September had been very challenging. Despite having returned from sick leave, I was teaching a full load and clearly going to end up with 20% over hours for the academic year. Because the Botox had been ineffective since the middle of August, I was running into migraines on a regular level. I was pissed. My department is well-meaning, but it lacks resources to prevent the over hours and to ensure that my job fits my cognitive constraints. (I end up teaching hundreds of students with less than well-organized support, alas.) In addition, in this post-covid era we are revisiting some policies that (de facto) had made my life easier, and with new teaching directors and administrators, we get a lot of new work. By mid-September it was starting to add up, and I started to arrange for meetings with HR, the occupational physician, and the departmental hierarchy. There is no ill-will in the department, but short of me calling in sick there is little that can be done once a schedule is set. The meetings are not wholly fruitless because they will produce a better outcome downstream (say next academic year).

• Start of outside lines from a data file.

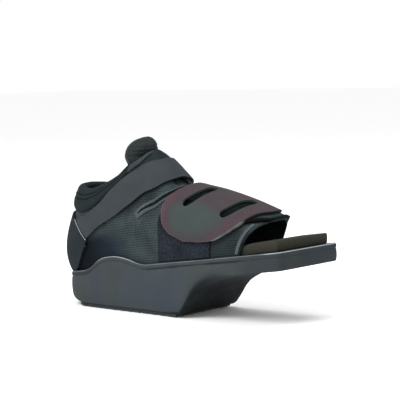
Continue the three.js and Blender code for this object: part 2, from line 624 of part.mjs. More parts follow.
// Edges of the straps and overlays as rows of [s, v]
const ANKLE_TOP = [[1.48, 0.66], [1.8, 0.69], [2.29, 0.742], [2.92, 0.812], [3.5, 0.868], [4.13, 0.905],
  [4.71, 0.9], [5.3, 0.87], [5.92, 0.84], [6.42, 0.895], [6.66, 1]];
const ANKLE_LOW = [[2.31, 0.433], [2.5, 0.477], [2.81, 0.522], [3.28, 0.562], [3.85, 0.581], [4.55, 0.582],
  [5.3, 0.564], [6.2, 0.57], [7.07, 0.668], [7.8, 0.82], [8.17, 1]];
const withMirror = (edge) => [...edge, ...edge.slice(0, -1).reverse().map(([s, v]) => [s, 2 - v])];

function ankleStrap() {
  const lift = (t) => STRAP_LIFT * Math.sin(Math.PI * clamp((t - 0.22) / 0.56, 0, 1)) ** 2;
  const off = (t) => WALL + 2 * GAP + lift(t);
  return lateral(ribbon(withMirror(ANKLE_TOP), withMirror(ANKLE_LOW), 2, 4, off, STRAP));
}

function heelStrap() {
  // From the seam with the ankle strap down to the rim, around the back of the heel.
  const top = [[2.3, 0.41], [2.05, 0.488], [1.76, 0.572], [1.45, 0.638], [1, 0.675], [0.5, 0.69], [0, 0.695]];
  const low = [[2.2, 0.36], [2.04, 0.26], [1.92, 0.085], [1.5, 0.08], [1, 0.08], [0.5, 0.085], [0, 0.085]];
  const both = (e) => [...e, ...e.slice(0, -1).reverse().map(([s, v]) => [-s, v])];
  return lateral(ribbon(both(low), both(top), 2, 4, () => WALL + 2 * GAP, STRAP));
}

const STRAP_REAR = [[9.5, 0.2], [9.05, 0.238], [8.5, 0.278], [7.95, 0.35], [7.79, 0.45], [7.98, 0.58],
  [8.46, 0.71], [8.88, 0.88], [9.1, 1.08], [9.05, 1.3], [9, 1.5], [8.95, 1.7], [8.9, 1.92]];
const STRAP_FRONT = [[9.65, 0.198], [10.1, 0.195], [10.6, 0.205], [11, 0.235], [11.34, 0.34], [11.53, 0.47],
  [11.6, 0.6], [11.58, 0.79], [11.6, 1.03], [11.46, 1.28], [11.28, 1.5], [11.16, 1.7], [11.1, 1.92]];

function vampStrap() {
  const off = (t, c, s, v) => lerp(OVER, WALL + GAP, clamp((v - 1.72) / 0.14, 0, 1));
  const body = lateral(ribbon(STRAP_REAR, STRAP_FRONT, 2, 7, off, STRAP)).solid();
  const slot = (path) => {
    const half = (t) => SLOT_HALF * Math.sqrt(Math.max(0.12, 1 - (2 * t - 1) ** 8));
    return lateral(strip(path, 9, half, half, OVER - STRAP, 3 * STRAP)).solid();
  };
  return body
    .subtract(slot([[9.2, 0.575], [9.49, 0.68], [9.74, 0.83], [9.9, 0.98]]))
    .subtract(slot([[10.84, 0.53], [11.01, 0.64], [11.1, 0.81], [11.15, 1.06]]));
}

function medialFlap() {
  const rear = [[9, 0.7], [9, 0.85], [9, 1], [9, 1.2], [9, 1.4], [9.1, 1.65]];
  const front = [[11.46, 0.5], [11.66, 0.625], [11.83, 0.76], [11.97, 0.93], [11.84, 1.25], [11.5, 1.6]];
  return lateral(ribbon(rear, front, 3, 6, () => WALL + 1.7 * GAP, FLAP));
}

function loopPanel() {
  const rear = [[7, 0.035], [7, 0.2], [7.02, 0.34], [7.5, 0.44], [8.2, 0.52]];
  const front = [[10.7, 0.035], [10.68, 0.2], [10.62, 0.34], [10.5, 0.45], [10.4, 0.54]];
  return lateral(ribbon(rear, front, 2, 5, () => WALL + GAP, LOOP));
}

/** Bound edge around the slit: down one arm, round the tip and up the other. */
function slitBinding(side) {
  const band = [[5.3, 0.4385], ...SLIT.slice(0, -1)];
  const half = (more) => (t) => slitHalf(t) + more;
  const [wide, narrow] = [half(BINDING.slit), half(BINDING.clear)];
  const bound = side(strip(band, 10, wide, wide, WALL + 1.4 * GAP, BINDING.thick)).solid();
  return bound.subtract(side(strip(SLIT, 10, narrow, narrow, WALL / 2, 2 * WALL)).solid());
}

/** Bound edge of the toe opening, from the sole up to the flap. */
function toeBinding(side, end) {
  const back = side === medial ? slant : () => 0;
  const path = [0.055, end / 3, (2 * end) / 3, end].map((v) => [TOE_EDGE - 0.09 - back(v), v]);
  const half = () => BINDING.toeHalf;
  return side(strip(path, 10, half, half, WALL + GAP, BINDING.thick));
}

const shoe = new THREE.Group();
shoe.name = 'post_operative_shoe';
shoe.add(
  meshOf('outsole', outsole(), 0x34393b, 0.85),
  meshOf('midsole', midsole(), 0x464c50, 0.72),
  meshOf('insole', insole(), 0x3e4037, 0.95),
  meshOf('upper', upper(), 0x282e32, 0.9),
  meshOf('collar_pad', collarPad(), 0x2a3230, 0.95),
  meshOf('tongue', tongue(), 0x30383c, 0.92),
  meshOf('medial_flap', medialFlap(), 0x1f3436, 0.9),
  meshOf('loop_panel', loopPanel(), 0x222833, 0.98),
  meshOf('vamp_strap', vampStrap(), 0x4e5456, 0.8),
  meshOf('ankle_strap', ankleStrap(), 0x464c52, 0.82),
  meshOf('heel_strap', heelStrap(), 0x3c454d, 0.84),
  meshOf('slit_binding_lateral', slitBinding(lateral), 0x50575b, 0.86),
  meshOf('slit_binding_medial', slitBinding(medial), 0x4d5458, 0.86),
  meshOf('toe_binding_lateral', toeBinding(lateral, 0.44), 0x3c4246, 0.86),
  meshOf('toe_binding_medial', toeBinding(medial, 0.29), 0x3a4044, 0.86),
);

export default shoe;
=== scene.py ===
"""Post operative shoe: the looks of a right wedge shoe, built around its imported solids.

Sizes are in millimetres counted from the back of the heel, +X to the toe, +Y to the inner side
and +Z up from the floor. A mesh is moved and scaled to the frame's metres when it is made.
"""

import logging
import math
from dataclasses import dataclass
from enum import Enum
from typing import Callable, Sequence

import bpy
import numpy as np
from mathutils import Matrix, Vector

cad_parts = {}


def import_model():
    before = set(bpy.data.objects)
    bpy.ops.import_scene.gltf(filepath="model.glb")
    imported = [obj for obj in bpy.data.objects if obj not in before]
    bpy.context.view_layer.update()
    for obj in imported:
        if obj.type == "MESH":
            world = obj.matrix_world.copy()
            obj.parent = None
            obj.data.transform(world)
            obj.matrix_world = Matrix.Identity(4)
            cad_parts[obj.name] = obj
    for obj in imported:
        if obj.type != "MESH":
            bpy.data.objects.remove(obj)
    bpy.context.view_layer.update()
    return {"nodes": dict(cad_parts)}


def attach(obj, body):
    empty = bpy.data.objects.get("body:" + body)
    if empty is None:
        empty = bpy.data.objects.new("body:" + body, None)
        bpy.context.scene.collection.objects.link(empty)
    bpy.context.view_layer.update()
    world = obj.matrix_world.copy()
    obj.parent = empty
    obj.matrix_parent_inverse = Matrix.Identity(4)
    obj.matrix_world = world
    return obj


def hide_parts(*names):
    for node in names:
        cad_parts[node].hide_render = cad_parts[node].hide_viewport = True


log = logging.getLogger("shoe")

MM = 0.001
ORIGIN = np.array([88.0, 0.0, 0.0])
BEVEL_FROM = math.radians(50.0)
FOOT_MIDDLE = np.array([110.0, 0.0, 70.0])
FACES_ASKED = 200

Array = np.ndarray
Colour = tuple[float, float, float]
Piece = bpy.types.Object
Spots = Sequence[tuple[float, float]]
Place = Callable[[Array, Array], Array]
Rule = Callable[[Array, Array, Array, Array], Array]


@dataclass(frozen=True)
class Sizes:
    """The shoe's own sizes, as its solids have them."""

    length: float = 291.5
    toe_half: float = 47.0
    rim_height: float = 47.2
    rim_at: float = 118.0
    wedge: float = 0.134
    block_front: float = 168.0
    scoop_length: float = 72.0
    scoop_rise: float = 45.6
    plate: float = 17.2
    plate_at: float = 262.0
    wing_rise: float = 11.3
    heel_round: float = 13.0
    edge_round: float = 1.4
    round_fade: float = 34.0
    recess: float = 2.0
    recess_end: float = 254.0
    recess_fade: float = 12.0
    insole: float = 10.0
    tread: float = 3.0
    ball_half: float = 40.6
    instep: float = 107.5
    wall: float = 2.0
    gap: float = 0.3
    strap: float = 2.3
    over: float = 4.9
    flap: float = 1.8
    loop: float = 1.4
    binding: float = 0.9


SIZES = Sizes()


def lerp(a: float | Array, b: float | Array, t: float | Array) -> float | Array:
    """Value between a and b at the share t."""
    return a + (b - a) * t


def ramp(x: float | Array, start: float, end: float) -> float | Array:
    """Share of the way from start to end, kept between 0 and 1."""
    return np.clip((x - start) / (end - start), 0.0, 1.0)


def soft(x: float | Array, start: float, end: float) -> float | Array:
    """Share of the way from start to end with a gentle start and end."""
    t = ramp(x, start, end)
    return t * t * (3.0 - 2.0 * t)


def between(x: Array, rise: float, risen: float, fall: float, fallen: float) -> Array:
    """One between two places, with a gentle rise before and a gentle fall after them."""
    return soft(x, rise, risen) * (1 - soft(x, fall, fallen))


def unit(vectors: Array) -> Array:
    """Vectors at length one."""
    length = np.linalg.norm(vectors, axis=-1, keepdims=True)
    return vectors / np.where(length == 0.0, 1.0, length)


def bell(x: Array, middle: float, width: float) -> Array:
    """One at the middle, and less the further x is from it."""
    return np.exp(-(((x - middle) / width) ** 2))


def cubic(a: Array, b: Array, c: Array, d: Array, t: Array) -> Array:
    """Smooth value at the share t from b to c, where a comes before them and d after."""
    return 0.5 * (
        2 * b + (c - a) * t + (2 * a - 5 * b + 4 * c - d) * t**2 + (3 * b - a - 3 * c + d) * t**3
    )


def along(rows: Sequence[Sequence[float]] | Array, q: Array, before: Array | None = None) -> Array:
    """Smooth values through rows of equal length.

    Args:
        rows: The rows, which q counts from 0.
        q: Places along the rows.
        before: The row ahead of the first one, where the curve doesn't simply end.

    Returns:
        One row of values for each place.
    """
    table = np.asarray(rows, dtype=float)
    q = np.asarray(q, dtype=float)
    count = len(table)
    i = np.clip(np.floor(q).astype(int), 0, count - 2)
    t = (q - i)[..., None]
    first = 2 * table[0] - table[1] if before is None else before
    padded = np.vstack([first, table, 2 * table[-1] - table[-2]])
    return cubic(*(padded[i + k] for k in range(4)), t)


def through(rows: Sequence[Sequence[float]], x: Array) -> Array:
    """Smooth value at x through rows of x and value that never overshoots them.

    Args:
        rows: Pairs of x and value, x rising.
        x: Where the value is wanted.

    Returns:
        The values.
    """
    table = np.asarray(rows, dtype=float)
    x0, y0 = table[:, 0], table[:, 1]
    step = np.diff(y0) / np.diff(x0)
    slope = np.zeros(len(table))
    slope[0], slope[-1] = step[0], step[-1]
    for k in range(1, len(table) - 1):
        if step[k - 1] * step[k] > 0:
            slope[k] = (y0[k + 1] - y0[k - 1]) / (x0[k + 1] - x0[k - 1])
    x = np.clip(np.asarray(x, dtype=float), x0[0], x0[-1])
    i = np.clip(np.searchsorted(x0, x, side="right") - 1, 0, len(table) - 2)
    h = x0[i + 1] - x0[i]
    u = (x - x0[i]) / h
    return (
        y0[i] * (1 + 2 * u) * (1 - u) ** 2
        + h * slope[i] * u * (1 - u) ** 2
        + y0[i + 1] * u * u * (3 - 2 * u)
        - h * slope[i + 1] * u * u * (1 - u)
    )


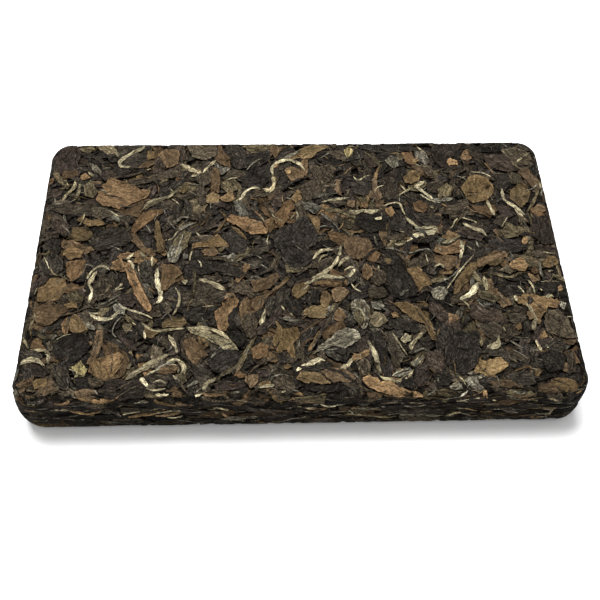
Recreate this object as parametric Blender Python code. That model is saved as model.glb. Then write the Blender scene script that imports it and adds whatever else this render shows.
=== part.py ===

After discussing my situation with my Dutch GP and insurance company, I now have a referral to a Dutch migraine clinic. And so I am hoping to receive insurance coverage for my Botox injections. But that’s still a few weeks away, so at the end of September I went back to London to see my family and get my scheduled treatment there (privately). My clinician – a rather famous plastic eye surgeon -- explained that while I am only allowed to receive the Botox every three months, it’s quite normal that the effect does not last as long. (She also said, that it could vary quite a bit.) Because she knows my wife, she only charges me the cost of the Botox.
While my cosmetic surgeon in Bloemendaal was putting the sutures in, I asked him if he also treats migraine with Botox. He said it was a small part of his practice, but would be willing to help me if I needed it since I was his patient anyway. I asked him for his fees. He gave a number that was equivalent of the cost price in London. When he realized this was the case, I kind of regretted my timing because I felt his stitching of the sutures had lost some of its seamless elegance. But by the time he was done with them his cheer had returned.
Anyway, it’s been three weeks since my last Botox. And I am cautiously optimistic it’s working again. For despite the stress and sleep deprivation of the past week, I had no migraines. It would be nice to have another month or two of that. So fingers crossed. As it happens my flight is about to cross the Andes, so it’s a good moment to finish before the turbulence starts.
I was really worried for you reading the title of this post, but it sounds like basal cell carcinoma, which has a very good prognosis. Super-common here in Oz, 30% have had it, including me.
My GP experience went the other way - he diagnosed the tumour on my scalp as melanoma, which is pretty much a death sentence in that location. I had to wait a week to see the dermatologist, and rushed out to tell my wife the good news "I've got a basal cell carcinoma", which left her initially flummoxed.